There is a noticeable absence of a mic pinhole since the Soundlink III doesn’t actually function as a speakerphone. This means that even if you have your phone paired to the Soundlink III over Bluetooth, you will have to take calls in the normal fashion. Considering that many less expensive Bluetooth speakers that we’ve reviewed offer that feature, it’s surprising that the Soundlink III doesn’t.
Overall, the Bose Soundlink III is well-built and has a very business-like design that’s all about functionality and utility.
If your experience with Bluetooth speakers so far has been limited to those that output audio with no real power, and compromise on ‘room-filling’ ability to cater to portability, then the Bose Soundlink III will surprise you. This is a loud speaker, in fact, one of the loudest that I’ve reviewed, and it stands right alongside the much larger House of Marley Get Up Stand Up. I placed the Soundlink III in a hall that measured almost 1000 square feet and it was loud enough to drown out any other sound. Granted at peak volume, the audio quality does drop by a discernable degree but there was little distortion to speak of.
When you start playing music over the Soundlink III, the adjectives you’d use to describe the sound quality are “warm” and “rich”. The speaker has a definite bias towards the lower-end of the spectrum but unlike many other similar speakers, it manages to combine punch and expansiveness. In Kanye West’s Monster, which has a strong continuous 90 bpm bass tempo , the Soundlink III holds its own and gives the rap verses a degree of breathing room. In a more club oriented track like Darude’s Sandstorm, the Soundlink III’s bass punch does fall a bit short but that’s only because it’s a portable speaker, after all.
When it comes to acoustic tracks, I found that although the vocals were clear and distinct, the instruments tended to disappear into the mix. For instance, in First Aid Kit’s King of the World, the guitars, horns and maracas sounded cramped while the vocals, both solo and harmonized, floated above. However, Jack Johnson’s Banana Pancakes, is aided by the fact that the mix only has vocals, a bass guitar and an acoustic guitar. The Soundlink III isn’t great at reproducing the sparkling highs of cymbals either, as showcased by Miles Davis’ Freddie Freeloader, in which the cymbals come across as flat and slightly lifeless.
When it comes to genres like metal and rock in which songs tend to have many instruments in the mix along with the vocals, all of which demand focus, the Soundlink III falters. While the bassline and the primary vocals stand apart, the vocal harmonies and guitars get drowned in the mix. In The Black Keys’ Lonely Boy, the guitar riffs were almost inaudible when the Soundlink III was set to about 40% volume. Similarly, Mastodon’s The Czar has quite a bit of cymbal-work and guitar plucking, and both elements get lost among the chugging riffs and multiple instruments.
To sum it up, the Bose Soundlink III is a very loud speaker that does justice to music with a bass focus and limited instruments but has some problems when it comes to other genres.
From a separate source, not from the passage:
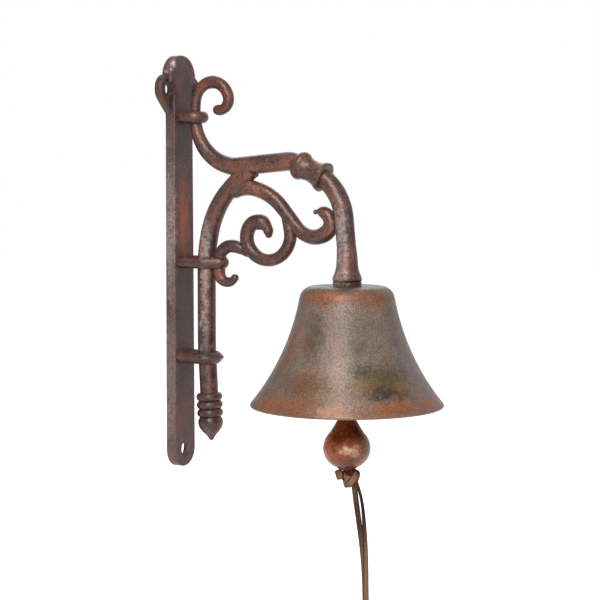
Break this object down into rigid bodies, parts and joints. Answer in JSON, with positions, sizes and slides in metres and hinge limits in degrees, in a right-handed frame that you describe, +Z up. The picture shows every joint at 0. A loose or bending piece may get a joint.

The Bose Soundlink III has an internal battery that’s claimed to be able to run for “up to 14 hours”. The Soundlink III surpassed that figure during my review and was able to last for 15 hours before switching off automatically.
The Bose Soundlink III is listed at an official price of Rs. 22,400 and that’s a sizeable amount of money to put down on a portable Bluetooth speaker. There’s no denying that the Soundlink III is a quality product with impressive performance but there’s also no way to ignore that price-tag, not with the usual refrain of “oh, but Bose products are always expensive.” If you don’t want to spend as much and are okay with a slight dip in power, look at the excellent Creative Sound Blaster Roar. Or, if you have the means to get products shipped to you from abroad, and want something much more portable, consider the Logitech UE Boom. If money is not a concern, then the Bose Soundlink III won’t let you down.